The authors of this paper posit that much larger, noisier datasets can be highly beneficial for V+L pre-training, facilitating the learning of long-tail visual concepts that smaller, curated datasets cannot capture.
Dataset Construction
The CC12M dataset is constructed by significantly relaxing the stringent filtering criteria used in the CC3M dataset. The CC12M pipeline involves:
- Image-based Filtering: Reduced strictness in dimension ratios and enlarged size thresholds.
- Text-based Filtering: Broadened acceptance criteria for text attributes, permitting longer and more diverse text.
- Text Transformation: Removal of hypernymization and digit substitution to preserve fine-grained textual entities except for person-name substitutions to safeguard privacy.
This methodology increases the dataset size from CC3M's 3.3 million pairs to CC12M’s 12.4 million image-text pairs, thus enriching the variety and depth of visual concepts.
Analysis and Results
The authors provide an in-depth analysis of CC12M compared to CC3M and other V+L datasets. Key findings include:
- Scale and Diversity: CC12M exhibits a markedly longer-tail distribution of visual concepts, a greater variety of fine-grained entities, and a broader spectrum of visual domain coverage.
- Quality Assessment: Despite a reduction in precision due to relaxed filtering, CC12M's larger scale compensates by significantly enhancing recall, providing a more comprehensive dataset for pre-training.
- Bias Analysis: Preliminary checks suggest no severe biases related to sensitive terms or web domains, indicating balanced and extensive visual concept coverage.
Vision-to-Language Generation
In multiple downstream tasks, particularly nocaps (novel object captioning) and Conceptual Captions benchmarks, models pre-trained on CC12M demonstrated substantial improvements over those pre-trained on CC3M. The broader visual and textual diversity enabled more effective long-tail recognition. Quantitatively, models fine-tuned on COCO Captions after pre-training on CC12M showed a dramatic increase in CIDEr scores, affirming the dataset's efficacy.
Vision-and-Language Matching
CC12M pre-training also significantly enhanced performance in caption-based image retrieval tasks, most notably in zero-shot settings. The dataset’s extensive coverage of visual and textual concepts proved beneficial for generalized representation learning, outperforming CC3M and existing models.
Future Directions and Implications
The success of CC12M highlights the importance of dataset scale and diversity in advancing V+L research. Future developments could explore further scaling and more sophisticated filtering mechanisms to balance quality and quantity effectively. Additionally, combining CC12M with other datasets or auxiliary pre-training tasks could yield even better performance.

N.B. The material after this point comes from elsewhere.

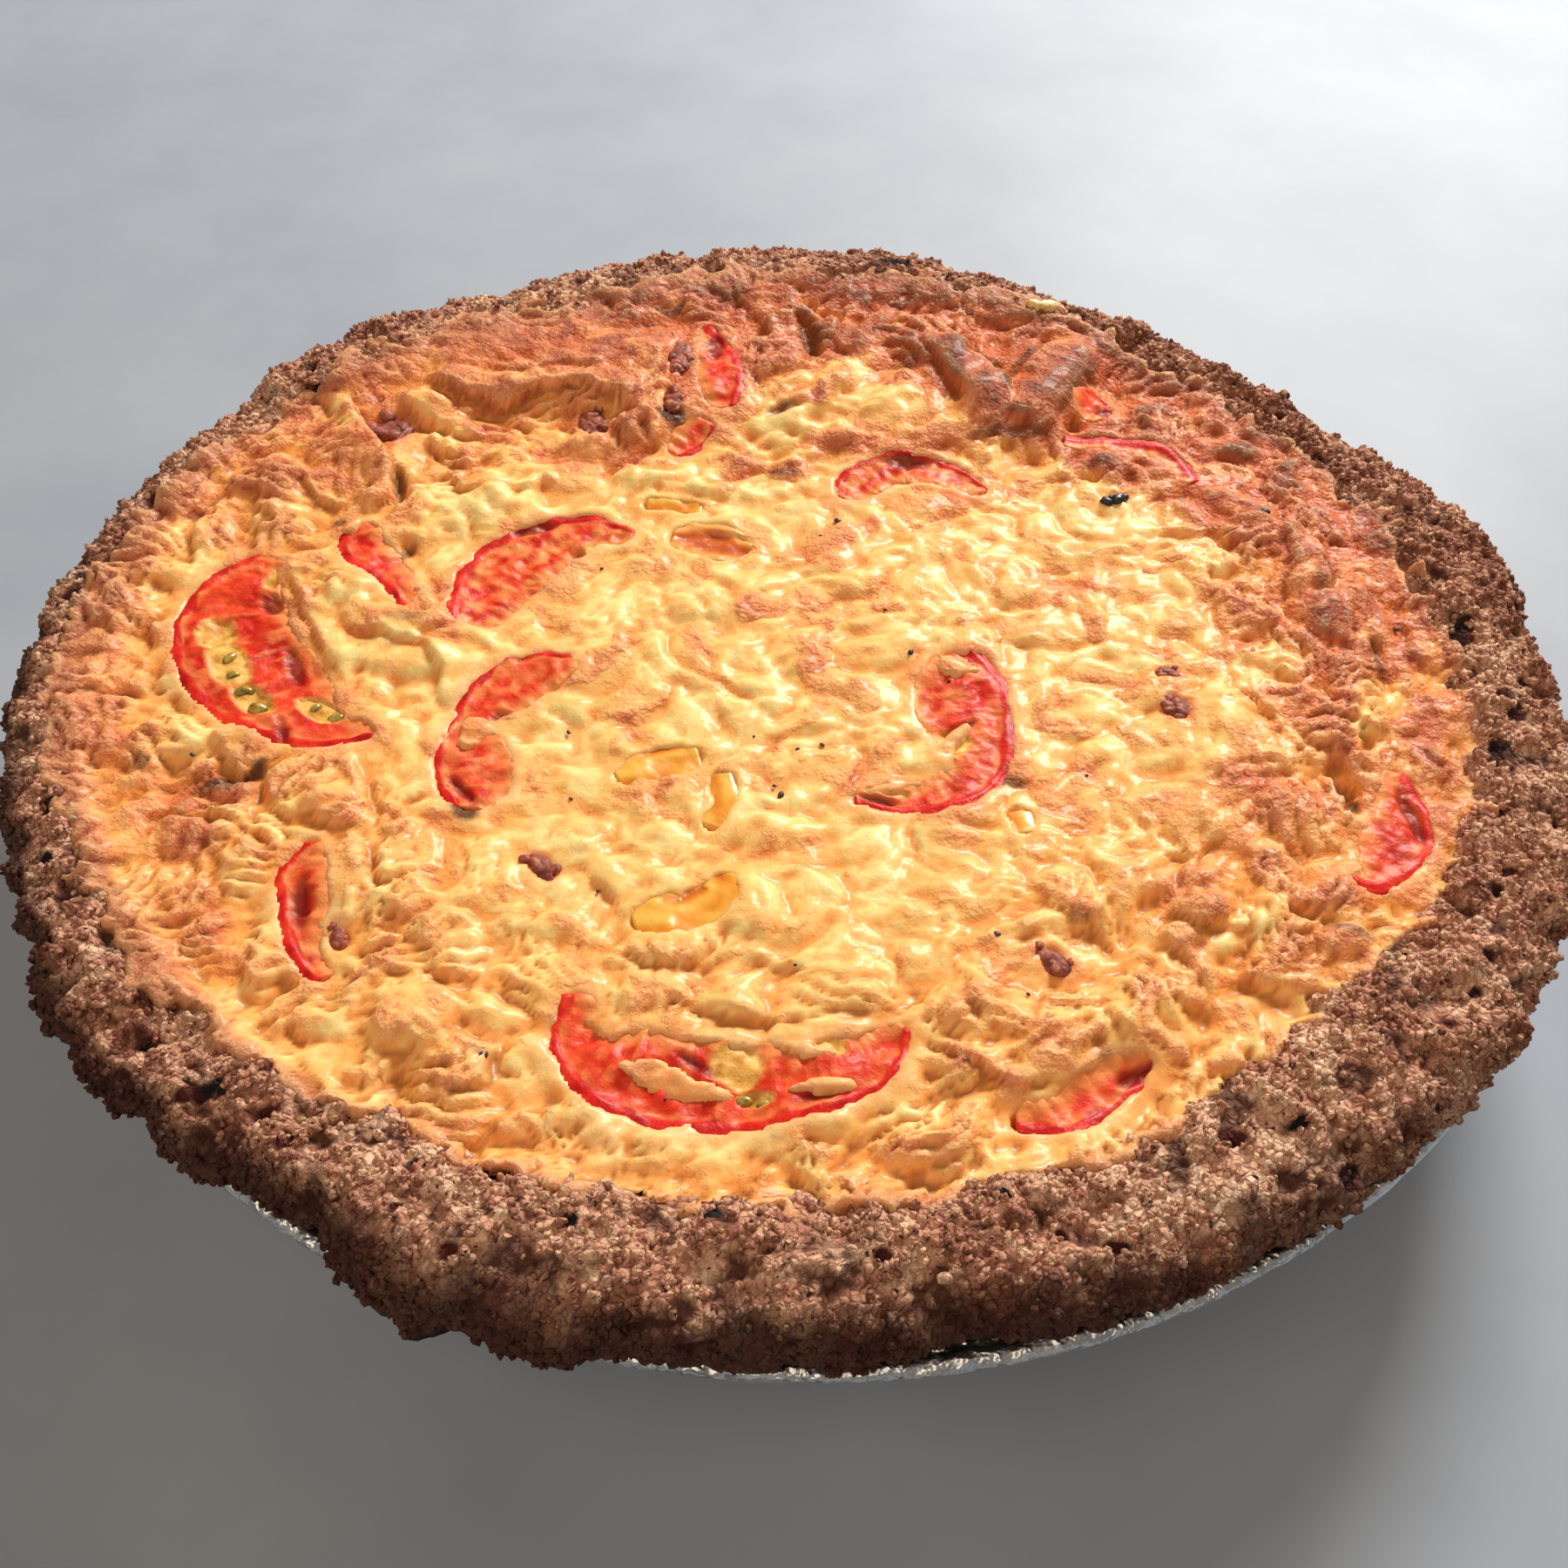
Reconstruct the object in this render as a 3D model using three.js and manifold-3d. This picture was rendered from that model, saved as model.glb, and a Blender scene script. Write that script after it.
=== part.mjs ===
// A whole scrapple quiche in its own nine inch foil tin.
// Millimetres, +Z up. The origin is the centre of the tin's base, on the table.
// +X is to the right and +Y points away from the side that faces the viewer.
import * as THREE from "three";
import { mergeVertices } from "three/addons/utils/BufferGeometryUtils.js";
import Module from "manifold-3d";

const wasm = await Module();
wasm.setup();

// The foil tin
const TIN_BASE_R = 86;
const TIN_INSIDE_R = 111;
const TIN_RIM_R = 122;
const TIN_RIM_Z = 30;
const FOIL = 0.7;
const BEAD = 1.2;
const PLEAT = 0.5;
// The foil is pushed in a little at the right of the back: depth, middle and spread in degrees.
const DENT = [4, 43, 19];

// The crust: where its outer edge and the edge of the custard lie, at even steps round the pie.
// The first value is at +X and the steps turn towards +Y.
const CRUST_EDGE_R = [
  122.5, 124.5, 115.5, 115, 116.5, 119.5, 121, 121.5, 120, 122.5, 121, 122,
  123.5, 124, 124, 125, 121.2, 122.4, 122, 120.5, 121, 121.5, 122, 121.5,
];
const CUSTARD_EDGE_R = [
  103, 103.5, 101.5, 97.5, 94, 93, 92.5, 91, 88.5, 94, 105, 108,
  106.5, 110, 108.5, 107, 105.5, 103.8, 102, 101.5, 101, 99.5, 104.8, 105.5,
];
const CREST_Z = [39.5, 38, 38, 38, 38, 37.3, 39, 39, 40, 40.5, 40, 40];
const CREST_AT = 0.42;
const EDGE_Z = 32.2;
const CRUST_THICK = 5;
const CRUST_FLOOR_R = 78;
const CRAG = 1;

// Flaps of crust that hang over the rim of the tin: angle and width in degrees, drop, reach.
const FLAPS = [
  [249.5, 3.4, 4.5, 2.8],
  [256.5, 3, 3, 1.6],
];

// The custard
const CENTRE_Z = 35.5;
const PUFFED_Z = 37.2;
const GAP = 0.35;
const RINGS = 18;
const STEPS = RINGS * 6;
// The pockets that hold the toppings are cut from above, starting clear of the highest puff.
const HOLE_TOP_Z = 60;

// The back of the pie stands a step higher. The line is the foot of the step: x, y.
const STEP_UP = 3.4;
const STEP_LINE = [
  [-130, 57],
  [-92, 57],
  [-84, 51],
  [-68, 54],
  [-52, 57],
  [-31, 50],
  [0, 56],
  [30, 53],
  [47, 55],
  [56, 72],
  [66, 90],
  [90, 130],
];

// Puffs and hollows of the custard: x, y, half length, half width, turn in degrees, height.
const PUFFS = [
  [68, -29, 17, 12, 105, 2.4],
  [57, -57, 8, 7, 0, 1.6],
  [73, -62, 10, 6, 20, 1.8],
  [84, 8, 26, 6, 95, 1.8],
  [76, 22, 14, 5, 70, 1.4],
  [31, 62, 10, 5, -65, 2.6],
  [45, 62, 12, 5.5, 62, 3.2],
  [-55, 27, 9, 7, 20, 1.8],
  [-67, 23, 6, 6, 0, 1.5],
  [-74, 9, 8, 5, -50, 1.6],
  [-78, 40, 13, 6, -55, 2.6],
  [-60, -4, 12, 6, -30, 1.3],
  [-87, -38, 8, 3.5, 15, -2.2],
  [-45, -80, 12, 7, -30, 1.4],
  [-55, -60, 12, 8, -35, 1.2],
  [45, -74, 11, 6, 40, 1.6],
  [28, -78, 9, 7, 10, 1.7],
  [-68, 15, 4, 3.5, 60, -3.2],
  [83, -33, 7, 2.2, 105, -2.8],
  [48, 48, 10, 3, 15, -1.6],
  [-22, -8, 26, 18, 20, 0.8],
  [20, 18, 24, 14, 10, 0.7],
  [-8, -58, 14, 9, 0, 0.9],
];

// One small black crumb lies on the custard: x, y, half length, half width.
const BLACK_CRUMB = [55, 34, 2.3, 1.5];

// Tomato slices, each as a bent strip: x, y and half width along its middle line.
// The skin runs along the right-hand side of the line.
const TOMATO_DEEP = 4.5;
const TOMATOES = {
  tomato_left: [
    [-90, 12, 2.5],
    [-93, 3, 6.5],
    [-92, -6, 9],
    [-88, -14, 9.5],
    [-81, -21, 8.5],
    [-73, -27, 4.6],
    [-64, -28.2, 1.3],
  ],
  tomato_left_wedge: [
    [-77, 20.5, 3],
    [-74, 13.5, 3.9],
    [-69, 8.5, 3.2],
    [-65.8, 3.5, 1.8],
    [-64.8, -0.5, 0.8],
  ],
  tomato_upper_left: [
    [-29.5, 21, 1.8],
    [-37, 21.8, 4],
    [-44, 18, 6.5],
    [-49.5, 11, 7.2],
    [-52, 3.5, 6],
    [-54.5, -3.5, 2.6],
  ],
  tomato_mid_left: [
    [-35.5, -11, 1.3],
    [-41, -13.2, 4.6],
    [-46, -17.5, 5.2],
    [-49.5, -24, 3.4],
    [-49.2, -31, 5],
    [-47.3, -37, 5.6],
    [-47.4, -42.2, 2.2],
  ],
  tomato_centre_right: [
    [9, -37, 1.4],
    [17, -37, 2.6],
    [25, -34, 3.6],
    [28.5, -27.5, 4.4],
    [26.5, -20, 7],
    [26, -12, 7],
    [26, -4.5, 2.6],
  ],
  tomato_right_rim: [
    [79.5, -51.3, 1],
    [83.5, -49.2, 2.6],
    [87.2, -44, 4.6],
    [89.8, -37, 4.2],
    [91, -29, 1.4],
  ],
  tomato_front: [
    [-28, -74.5, 1.6],
    [-27, -81, 3.6],
    [-20, -85.8, 6],
    [-8, -87, 6.5],
    [3, -86.4, 5],
    [11, -82.4, 4.2],
    [15.6, -77.6, 1.2],
  ],
  tomato_front_right: [
    [29.3, -90.4, 1.3],
    [35, -90, 2.2],
    [40, -86.6, 2.9],
    [44.5, -83, 1.9],
    [47.8, -81.3, 0.8],
  ],
  tomato_front_left: [
    [-68, -50.5, 1],
    [-68.5, -56, 3.2],
    [-67, -62, 3],
    [-65.5, -68, 2],
    [-61.6, -73.5, 1.3],
  ],
  tomato_back: [
    [-15.5, 56, 2],
    [-16.3, 62, 4],
    [-17.3, 68, 4.2],
    [-18.6, 75, 3],
    [-20.6, 81.5, 1],
  ],
  tomato_back_foot: [
    [-24, 44.6, 1.4],
    [-21.3, 48.8, 3],
    [-18.8, 52.6, 2],
  ],
  tomato_back_centre: [
    [32, 36.5, 1.8],
    [26, 40.8, 3],
    [18, 42.8, 3.8],
    [11, 39.4, 4],
    [6.5, 34.2, 2.6],
  ],
  tomato_back_right: [
    [56, 58.5, 2],
    [53.5, 61.8, 3.4],
    [51.6, 65.2, 1.6],
  ],
  tomato_back_right_arc: [
    [70.2, 40.5, 0.9],
    [66.5, 47, 1.9],
    [60, 50, 1.5],
    [52.5, 50.6, 1.6],
    [47.5, 51, 0.9],
  ],
};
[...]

The findings also suggest potential shifts in downstream task setups towards more out-of-domain generalizations, reflecting real-world application scenarios more accurately. The creation of large-scale, diverse datasets like CC12M sets a new precedent in V+L research, emphasizing the critical role of extensive, naturally occurring data for comprehensive multimodal learning.
CC12M’s public availability increases accessibility for researchers, fostering advances in V+L applications and potentially prompting novel benchmarks and challenges in AI. The ongoing development in this space is likely to yield models that not only perform well in controlled environments but are robust and versatile in the wild, fulfilling the growing demands of real-world AI applications.